Source: QST, May 1955, p. 68
Section Title: New Country Criteria


Summary of Change

In May 1955, the ARRL formally articulated a three-factor evaluative framework for determining what constitutes a “country” for DXCC purposes. This represents one of the earliest explicit policy statements defining DXCC entity qualification beyond informal precedent.


New Criteria Introduced (1955)

The ARRL identified three primary considerations to be applied when evaluating DXCC country status:

  1. Political Independence

    • Whether the area possesses political independence from a parent nation.

  2. Geographic Separation

    • Whether the area has sufficient geographic separation from a parent country.

  3. Intervening Foreign Territory

    • Whether foreign lands exist between the area and the parent nation.


Key Policy Clarifications
  • These criteria were not presented as rigid rules, but as guiding principles for administrative decision-making.

  • The ARRL emphasized that:

    • The DXCC List is a “yardstick for DX” and a standardized reference for awards and competition.

    • Decisions are made through:

      • Discussion and analysis of operating conditions

      • Administrative review by experienced amateurs

    • The list is continuously updated to reflect geopolitical changes.

  • External authoritative sources were cited in decision-making, including:

    • U.S. Department of State

    • Webster’s Geographical Dictionary

    • Rand McNally


Interpretive Significance

This 1955 statement is important because it:

  • Establishes the first clearly documented DXCC eligibility framework

  • Confirms that DXCC qualification was based on a combination of political and geographic factors, not solely sovereignty

  • Introduces the concept of “adequate geographic separation”, which later evolves into formal distance-based rules (e.g., 350 km standard)

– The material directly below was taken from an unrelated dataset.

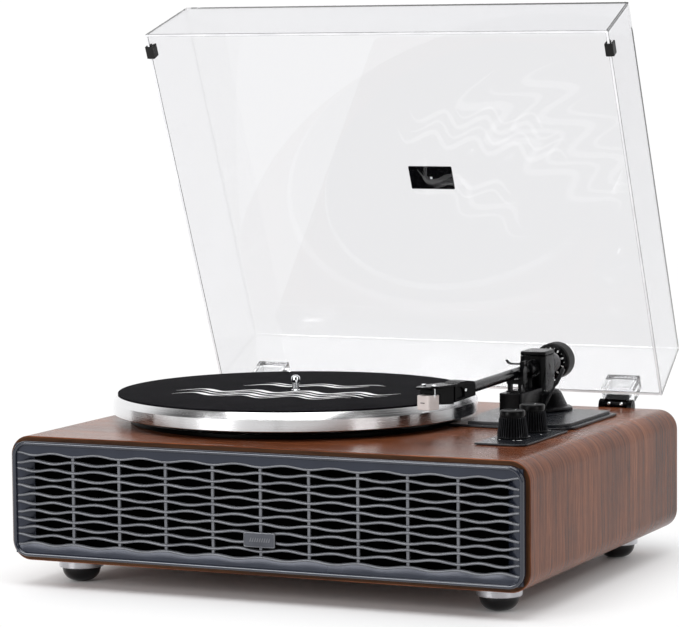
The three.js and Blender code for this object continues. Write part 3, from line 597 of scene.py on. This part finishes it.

  • Demonstrates that precedent and administrative judgment were integral to DXCC decisions


Impact on Later Rules Development

The 1955 criteria directly influenced:

  • Later formalization of geographic entity rules

  • Development of island separation standards

  • Continued reliance on case-by-case administrative interpretation, which persisted until more structured rules were introduced in later decades


Historical Context Note

The 1955 criteria reflect a transitional phase in DXCC policy:

  • Moving from informal precedent-based decisions

  • Toward a more structured, criteria-driven evaluation system

However, the absence of strict thresholds (e.g., fixed distance requirements) meant that interpretation remained flexible, contributing to inconsistencies that later rule revisions attempted to resolve.


Citation

“Country Considerations. What makes a country in the ARRL Countries List? … There are three criteria on which facts are determined in approaching any countries problem: (1) Does the area have political independence? (2) Does it have adequate geographical separation from a parent nation? (3) Does it have foreign lands in between?”